Report compiled by Dr Aniket Vaibhav
We live in times of tremendous transition, and history bears testimony of the fact, that such times always beget fresh debates about definition, function, and relevance of concepts and ideas which cater to our perception of the world.
What does it mean to be a Hindu in these contemporary times of transition? What do we understand of Hindu identity and consciousness? These and many other salient questions were at the centre of deliberations during the talk “Hindu Identity and Consciousness in Contemporary Times”, organized by Academics for Nation in collaboration with Nehru Memorial Museum & Library and delivered by Dr. David Frawley and Prof. Pralay kanungo at NMML on the 4 March 2020. The talk was moderated by Dr Ravi Kant Mishra, Deputy Director, NMML, and saw academicians, politicians, journalists, lawyers, and research scholars in attendance.

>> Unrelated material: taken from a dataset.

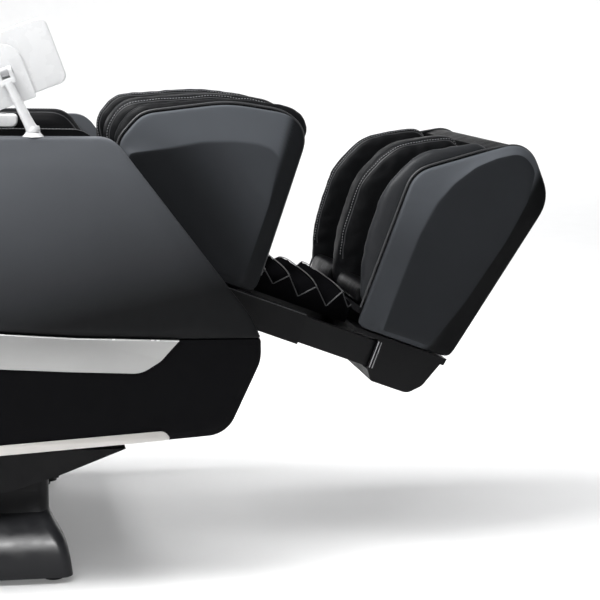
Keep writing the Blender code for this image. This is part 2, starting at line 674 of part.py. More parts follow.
def foot_unit():
    toe = [(0.620, 0.400, 0.06), (0.545, 0.482, 0.045)]
    panel = [(0.366, 0.0985, 0.006), (0.5525, 0.0783, 0.006), *toe, (0.380, 0.362, 0.05)]
    for side, low, high in both_sides(*FOOT_SHELL):
        soften(slab(f"foot_shell_{side}", FOOT, panel, low, high, CHARCOAL), 0.006)
    housing = [(0.368, 0.0985), (0.5525, 0.0785, 0.006), *toe, (0.498, 0.4468),
               (0.504, 0.4360), (0.543, 0.4660, 0.036), (0.607, 0.3970, 0.050),
               (0.5435, 0.0895), (0.368, 0.1095)]
    half = FOOT_SHELL[0] - GAP
    slab("foot_housing", FOOT, housing, -half, half, BLACK)
    liner = slab("foot_liner", FOOT, [(0.3685, 0.1114), (0.5412, 0.0916),
                                      (0.6020, 0.3970, 0.045), (0.5415, 0.4610, 0.033),
                                      (0.5070, 0.4300), (0.4930, 0.4435), (0.480, 0.4560, 0.02),
                                      (0.372, 0.395, 0.04), (0.340, 0.315, 0.04),
                                      (0.342, 0.235, 0.06), (0.360, 0.125, 0.01)],
                 -half, half, LEATHER)
    soften(liner, 0.005)
    face, back = (0.508, 0.135), (0.568, 0.405)
    lean = (back[0] - face[0]) / (back[1] - face[1])
    well = [(0.30, 0.145), (*face, 0.02), (*back, 0.03), (0.530, 0.440), (0.440, 0.600),
            (0.30, 0.600)]
    skin = 0.006
    near, far = (face[0] + skin + lean * (z - face[1]) for z in (0.165, 0.235))
    cavity = [(near, 0.165), (0.640, 0.165), (0.640, 0.235), (far, 0.235)]
    cut(liner,
        slab("foot_well", FOOT, well, -0.200, -0.035),
        slab("foot_well", FOOT, well, 0.035, 0.200),
        slab("roller_cavity", FOOT, cavity, -0.206, 0.206))


def sole_roller():
    x, z = SOLE_ROLLER
    hook = body("sole_roller", LEG_FRAME @ at(x, 0, z))
    roller = rod("sole_roller", hook, (0, 0, 0), (0, 1, 0), 0.408, 0.005, RUBBER, sides=16)
    lobes = [soften(rod("lobe", hook, (0, y, 0), (0, 1, 0), 0.13, 0.0145, sides=16), 0.005)
             for y in (-0.118, 0.118)]
    join(roller, *lobes)


def foot_base():
    corners = [(0.374, 0.0735), (0.374, 0.0664), (0.4205, 0.0660), (0.4205, 0.012, 0.006),
               (0.434, -0.007, 0.006), (0.505, -0.007, 0.02), (0.526, 0.014, 0.02),
               (0.543, 0.061), (0.5495, 0.061), (0.5515, 0.0735)]
    base = slab("foot_base", FOOT, corners, -0.240, 0.240, BLACK)
    hollow = [(0.426, 0.0695), (0.426, 0.0120, 0.005), (0.437, -0.003, 0.005),
              (0.503, -0.003, 0.017), (0.522, 0.016, 0.02), (0.536, 0.056), (0.536, 0.0695)]
    mouth = [(0.400, 0.0100), (0.430, 0.0100), (0.430, 0.0662), (0.360, 0.0662),
             (0.360, 0.0100)]
    drain = rod("drain", FOOT, (0.47, 0, 0), (0, 0, 1), 0.03, 0.008)
    cut(base, slab("base_hollow", FOOT, hollow, -0.236, 0.236),
        slab("rail_mouth", FOOT, mouth, -0.2355, 0.2355), drain)


# --- Remote: x along the screen's width, z up the screen, y towards the sitter -----------------
def remote():
    fx, fy, fz = REMOTE_FOOT
    rod_place = (fx - TILT_PIVOT[0], fy, fz + GAP + 0.0035 - TILT_PIVOT[1])
    rod("remote_socket", SEAT, rod_place, (0, 0, 1), 0.007, 0.0170, WHITE, top=0.0115)
    stalk_foot = Vector((fx, fy, fz + 0.008))
    swivel = body("remote_stalk", Matrix.Translation(stalk_foot))
    knuckle = Vector(REMOTE_KNUCKLE)
    tilt_frame = Matrix.Translation(knuckle) @ Matrix.Rotation(REMOTE_ROLL, 4, "Y")
    local = Matrix.Translation(-stalk_foot) @ tilt_frame
    fork_root = local @ Vector((0, -0.004, -0.016))
    collar = rod("remote_stalk", swivel, (0, 0, 0.005), (0, 0, 1), 0.010, 0.0105, WHITE, top=0.0080)
    lean = fork_root - Vector((0, 0, 0.006))
    stem = rod("stem", swivel, tuple(lean / 2 + Vector((0, 0, 0.006))), tuple(lean.normalized()),
               lean.length, 0.0078, top=0.0062)
    ears = []
    for x in (-0.0095, 0.0095):
        place = local @ Matrix.Translation((x, 0, 0))
        ears.append(placed_box("fork", swivel, local, (x - 0.0030, x + 0.0030),
                               (-0.0075, 0.0055), (-0.020, 0.001)))
        ears.append(placed_rod("eye", swivel, place, 0.0064, 0.0077))
    bridge = placed_box("bridge", swivel, local, (-0.0110, 0.0110), (-0.0073, 0.0053),
                        (-0.0198, -0.0105))
    pin = placed_rod("pin", swivel, local, 0.0250, 0.0035)
    join(collar, stem, bridge, *ears, pin)
    holder(tilt_frame)


def placed_box(name, hook, place, xs, ys, zs):
    """A box in another frame, for shapes at an angle to their body."""
    part = box(name, hook, xs, ys, zs)
    part.data.transform(place)
    return part


def placed_rod(name, hook, place, length, radius):
    part = rod(name, hook, (0, 0, 0), (1, 0, 0), length, radius, sides=20)
    part.data.transform(place)
    return part


PLATE_Y = (0.0095, 0.0135)
TABLET_MIDDLE = (-0.004, 0.007)


def holder(tilt_frame):
    hook = body("remote_holder", tilt_frame)
    y0, y1 = PLATE_Y
    width, height, depth = TABLET
    bottom = TABLET_MIDDLE[1] - height / 2
    plate = slab("remote_holder", hook, [(-0.034, bottom - 0.006, 0.006),
                                         (0.034, bottom - 0.006, 0.006), (0.034, 0.044, 0.033),
                                         (-0.034, 0.044, 0.033)], y0, y1, WHITE)
    front = y1 + depth + 2 * GAP
    join(plate,
         box("ledge", hook, (-0.028, 0.028), (y0 + 0.001, front + 0.003),
             (bottom - 0.0055, bottom - GAP)),
         box("lip", hook, (-0.0275, 0.0275), (front, front + 0.0029), (bottom - 0.005,
                                                                      bottom + 0.008)),
         box("neck", hook, (-0.0060, 0.0060), (0.001, y0 + 0.001), (-0.0058, 0.0058)),
         rod("barrel", hook, (0, 0, 0), (1, 0, 0), 0.0121, 0.0074, sides=20))
    cut(plate, rod("pin_bore", hook, (0, 0, 0), (1, 0, 0), 0.03, 0.0035 + BORE_CLEARANCE,
                   sides=20))
    x, z = TABLET_MIDDLE
    tablet_hook = body("tablet", tilt_frame @ at(x, y1 + GAP + depth / 2, z))
    corners = [(-width / 2, -height / 2, 0.012), (width / 2, -height / 2, 0.012),
               (width / 2, height / 2, 0.012), (-width / 2, height / 2, 0.012)]
    soften(slab("tablet", tablet_hook, corners, -depth / 2, depth / 2, WHITE), 0.002)


def build():
    base_cover()
    base_frame()
    feet_and_wheels()
    power_entry()
    tilt_motor()
    seat_frame()
    seat_cushion()
    side_shells()
    trims()
    arm_pads()
    belly_cover()
    control_pod()
    seat_motors()
    back_frame()
    back_shell()
    back_cushion()
    head_pillow()
    shoulder_wings()
    massage_carriage()
    leg_frame()
    calf_unit()
    bellows()
    foot_rails()
    foot_unit()
    sole_roller()
    foot_base()
    remote()


build()
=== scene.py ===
"""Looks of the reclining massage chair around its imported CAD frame.

Leather pads, faceted side panels, strips, bellows, remote, base and materials. Metres, row frame.
"""
import json
import math

import bmesh
import bpy
import numpy as np
from mathutils import Matrix, Vector, noise
from mathutils.bvhtree import BVHTree

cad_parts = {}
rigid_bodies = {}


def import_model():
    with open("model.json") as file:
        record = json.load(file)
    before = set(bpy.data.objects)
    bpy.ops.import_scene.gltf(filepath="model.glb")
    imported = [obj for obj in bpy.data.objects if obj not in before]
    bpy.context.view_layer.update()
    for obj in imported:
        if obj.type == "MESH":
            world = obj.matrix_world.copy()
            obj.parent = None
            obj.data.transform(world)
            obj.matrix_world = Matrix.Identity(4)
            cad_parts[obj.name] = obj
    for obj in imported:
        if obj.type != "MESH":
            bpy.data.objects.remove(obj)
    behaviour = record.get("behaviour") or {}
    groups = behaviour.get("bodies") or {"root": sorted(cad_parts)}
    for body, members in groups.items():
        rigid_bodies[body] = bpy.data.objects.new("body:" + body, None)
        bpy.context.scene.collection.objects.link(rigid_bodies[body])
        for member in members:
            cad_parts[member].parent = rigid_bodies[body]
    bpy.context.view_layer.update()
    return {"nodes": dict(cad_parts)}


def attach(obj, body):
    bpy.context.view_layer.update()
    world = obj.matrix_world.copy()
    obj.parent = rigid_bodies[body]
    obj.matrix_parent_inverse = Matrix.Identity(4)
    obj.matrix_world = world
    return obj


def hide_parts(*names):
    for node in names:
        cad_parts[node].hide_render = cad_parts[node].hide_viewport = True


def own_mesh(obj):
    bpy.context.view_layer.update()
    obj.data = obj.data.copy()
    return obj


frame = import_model()
nodes = frame["nodes"]
scene = bpy.context.scene

# --- Frames, as in the CAD ---------------------------------------------------------------------
HIP = (-0.22, 0.42)
KNEE = (0.26, 0.47)
REMOTE = (0.038, -0.358, 0.846)
STALK_XY = (0.082, -0.358)
BUTTON_XY = (0.045, 0.2753)
C20, S20 = math.cos(math.radians(20)), math.sin(math.radians(20))
C30, S30 = math.cos(math.radians(30)), math.sin(math.radians(30))
C21, S21 = math.cos(math.radians(21)), math.sin(math.radians(21))
BACK_LENGTH = 0.85
SIDES = (("r", -1), ("l", 1))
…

Initiating the talk, Dr Mishra underlined the role and relevance of globalization in our day-to-day lives. Citing example of intensive cultural interaction enabled mainly by exchange of goods and ideas; by people treading to faraway places for trade, or for better prospects of education and livelihood at a massive scale and rapid pace, he highlighted the fact, how modernity, a result of this globalization process, is not to be understood as some singular, onetime occurrence, but as multiple modernities in their pluralities and always in becoming- a process, and never a finality- a product.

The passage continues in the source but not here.